Mais dans les bureaux, le choix d’équipements de travail appropriés pourrait relancer un vieux débat vestimentaire. « Comme on est censés adapter les équipements, notamment pour maintenir une température corporelle stable, je me suis posé la question du short pour les hommes », pour qui il est dans certains secteurs plus compliqué que pour les femmes de venir jambes nues au travail. « Dans certains secteurs, la banque d’affaires, certains cabinets d’avocats, là où il y a une représentation face à la clientèle, la tenue vestimentaire est codée, et cela semble impossible de ne pas venir en costume », reconnait l’avocate. Elle tempère en expliquant que dans des locaux climatisés, cela n’est pas forcément un problème pour les salariés. Mais dans le cas contraire, la question va se poser : l’entreprise pourra-t-elle « sanctionner un salarié qui ne respecte pas le dress code ? La réponse sera non ».

S’informer, informer, former…

En parallèle, un arrêté, lui aussi du 27 mai 2025, définit précisément seuil d’intervention des employeur : ils doivent prendre des mesures dès que le niveau de vigilance pour canicule définis par MeteoFrance est jaune.

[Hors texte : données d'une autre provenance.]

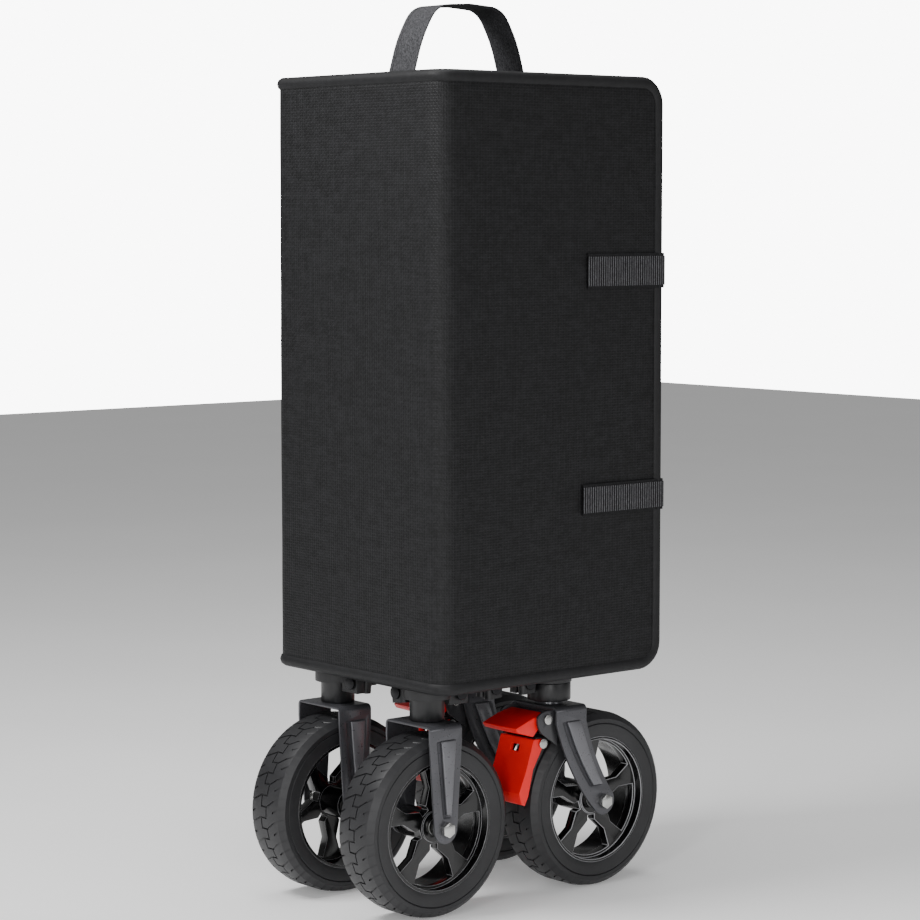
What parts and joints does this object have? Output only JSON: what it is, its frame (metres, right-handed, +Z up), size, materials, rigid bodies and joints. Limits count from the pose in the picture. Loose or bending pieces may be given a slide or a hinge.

Les entreprises doivent également mettre à jour le document unique d’évaluation des risques professionnels, en incluant les risques liés à la chaleur. Le décret prévoit aussi « L’information et la formation adéquates des travailleurs, d’une part, sur la conduite à tenir en cas de forte chaleur et, d’autre part, sur l’utilisation correcte des équipements de travail et des équipements de protection individuelle ». De plus, l’employeur doit pouvoir des modalités de signalements des symptômes liés à la chaleur (article R. 4463-6 du Code du travail). Pour Deborah Fallik, cela revient à informer les salariés de la conduite à tenir en cas de symptômes, à élaborer avec la médecine du travail. L’information peut se faire par voie d’affichage, mais elle reconnait que les affichages deviennent très nombreux. Elle conseille donc aussi de le rappeler lorsque surviennent les fortes chaleurs.